Kaitan Bung Karno dan Surabaya bukan hanya terekam di masa remaja sang proklamator yang dihabiskan dengan bersekolah di HBS, yang kini menjadi bangunan Kantor Pos Besar, tak jauh dari Tugu Pahlawan Surabaya. Adrian menyebut salah satu momen penting Sukarno dan Surabaya adalah tampilnya presiden pertama di Indonesia itu dalam Kongres Indonesia Raya pada akhir 1931, hanya hitungan hari usai Bung Karno keluar dari penjara Sukamiskin, Bandung. Itu merupakan peristiwa pertama yang dihadiri Sukarno sejak keluar dari penjara. Kongres Indonesia Raya digerakkan oleh tokoh pergerakan Dr Sutomo.

”Waktu itu momennya benar-benar krusial dan sangat berani. Bayangkan, Sukarno baru saja lepas dari tahanan politik, langsung tampil di Surabaya, membakar semangat arek-arek Suroboyo,” ujarnya.

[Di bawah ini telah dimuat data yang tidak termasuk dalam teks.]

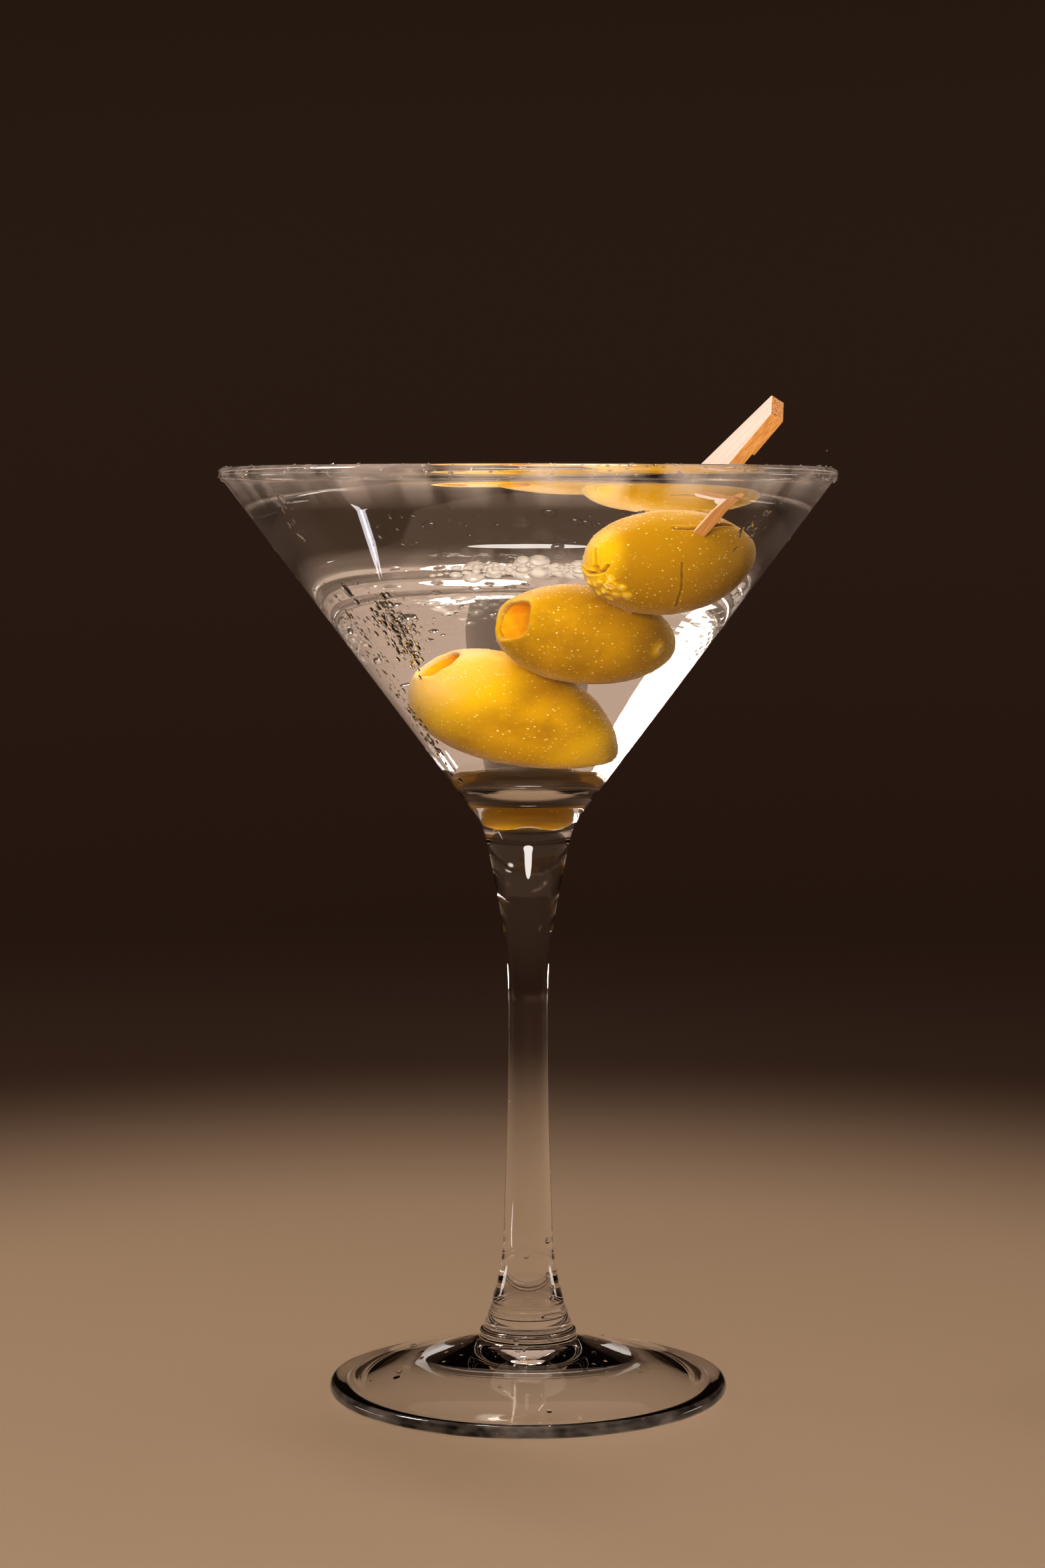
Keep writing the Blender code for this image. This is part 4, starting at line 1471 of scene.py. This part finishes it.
# %% Bubbles under the surface
FOAM_BUBBLES = 150
BUBBLE_SIZES = (0.25 * MM, 1.3 * MM)
FOAM_TURN = -0.07           # radians from the very back
FOAM_SPREAD = 0.07
FOAM_DEPTH = 2.6 * MM       # how far the raft reaches in from the wall
WALL_GAP = 0.4 * MM
SURFACE_GAP = 0.05 * MM
BUBBLE_GAP = 0.03 * MM
FOAM_WHITE = (0.95, 0.90, 0.86)
FOAM_FILM = 0.40


def foam_bubbles(dice):
    """Places of the bubbles, each with its radius as its scale."""
    places = []
    while len(places) < FOAM_BUBBLES:
        radius = BUBBLE_SIZES[0] + (BUBBLE_SIZES[1] - BUBBLE_SIZES[0]) * dice.random() ** 2.5
        turn = math.pi + dice.gauss(FOAM_TURN, FOAM_SPREAD)
        reach = BEAD_CENTRE[0] - BEAD_RADIUS - radius - WALL_GAP - abs(dice.gauss(0.0, FOAM_DEPTH))
        spot = away_from_axis(turn) * reach + UPRIGHT * (DRINK_LEVEL - radius - SURFACE_GAP)
        if all((spot - other).length > radius + far + BUBBLE_GAP for other, far in places):
            places.append((spot, radius))
    return [Matrix.Translation(spot) @ Matrix.Scale(radius, 4) for spot, radius in places]


def whole_ball(around, rings):
    """A ball one unit in radius, fine enough to be seen through."""
    work = bmesh.new()
    bmesh.ops.create_uvsphere(work, u_segments=around, v_segments=rings, radius=1.0)
    work.verts.index_update()
    return work


AIR_IN_DRINK = clear_material(
    "air_in_drink", 1.0 / DRINK_INDEX, NO_COLOUR, 0.98, waver_scale=300.0, waver_depth=0.0,
    misted=FOAM_WHITE, film=FOAM_FILM)
foam = let_light_through(
    copies_of(whole_ball(16, 10), foam_bubbles(random.Random(7)), "rim_bubbles", AIR_IN_DRINK))

# %% [markdown]
# ## Drops on the stem's base and the foot
#
# These sit on a curved surface, so each is drawn on the section itself: a stretch between two points of
# it, a share along that stretch, and a turn round the axis. The stretch also gives the way outwards.

# %% Drops on the stem's base and the foot
STEM_DROPS = 46
STEM_WIDTHS = (0.35 * MM, 1.3 * MM)
STEM_LENGTHS = (1.0, 1.3)   # shares of the width
STEM_HEIGHT = 0.4
STEM_REACH = (3 * MM, 2.6 * MM, 40 * MM)        # least radius, least and greatest height


def stem_drops(dice):
    """Places on the section of the stem's base and the foot, and of the hollow under it."""
    least_radius, lowest, highest = STEM_REACH
    section = [
        point for point in glass_section()
        if point[0] > least_radius and lowest < point[1] < highest
    ]
    places = []
    for _ in range(STEM_DROPS):
        index = dice.randrange(1, len(section) - 2)
        share = dice.random()
        around = away_from_axis(dice.uniform(0.0, 2 * math.pi))
        low, high = Vector(section[index]), Vector(section[index + 1])
        radius, height = low.lerp(high, share)
        run = (high - low).normalized()
        up = (around * -run.x + UPRIGHT * -run.y).normalized()
        out = (around * -run.y + UPRIGHT * run.x).normalized()
        place = place_on(around * radius + UPRIGHT * height, up, out)
        width = dice.uniform(*STEM_WIDTHS)
        places.append(sized(place, width, width * dice.uniform(*STEM_LENGTHS), width * STEM_HEIGHT))
    return places


stem_water = let_light_through(
    copies_of(drop_shape(12, 8), stem_drops(random.Random(23)), "stem_drops", WATER_DROP))

# %% [markdown]
# ## Hand the pieces over
#
# Every piece rides on the one body. The six that stand for solids of the frame replace them, which are
# hidden.

# %% Ride and replace
for piece, slot, node in (
    (glass, "glass", "glass"),
    (drink, "drink", "drink"),
    (olives["olive_top"], "olive", "olive_top"),
    (olives["olive_middle"], "olive", "olive_middle"),
    (olives["olive_bottom"], "olive", "olive_bottom"),
    (pick, "bamboo", "pick"),
    (beads, "drink", None),
    (bowl_water, "drink", None),
    (rim_water, "drink", None),
    (foam, "drink", None),
    (stem_water, "drink", None),
):
    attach(piece, BODY)
    if node:
        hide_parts(node)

Tiba di Stasiun Gubeng, Sukarno disambut rakyat Surabaya. Para pemuda, buruh, aktivis, dan rakyat jelata riuh menyambut Bung Karno. Menuju ke hotel di kawasan Peneleh hingga istirahat di sana pun, Bung Karno selalu dikerubungi massa. Sukarno ketika itu bicara tentang pentingnya persatuan melawan imperialisme Belanda. Dalam sebuah referensi disebutkan, Sukarno menutup pidatonya dengan mata yang berlinang.

”Maka tak mengherankan Bung Karno menyebut Surabaya sebagai dapur nasionalisme, dapur Revolusi Indonesia. Jauh sebelum Indonesia merdeka, rakyat Surabaya ketika itu sudah berapi-api membayangkan nasionalisme Indonesia, bukan lagi nasionalisme Jawa, nasionalisme Minang,” ujarnya.

Kisah-kisah unik Sukarno dan Surabaya, lanjut Adrian, juga tecermin misalnya terkait perseteruan Bung Karno dengan Hubertus Johannes van Mook. Van Mook adalah Gubernur-Jenderal Hindia Belanda terakhir yang menjabat setelah Jepang menguasai Hindia Belanda pada 1942.

”Van Mook adalah musuh utama Bung Karno. Uniknya, Van Mook bersekolah di tempat yang sama dengan Bung Karno, yaitu di Hogere Burger School (HBS) Surabaya,” kata Adrian.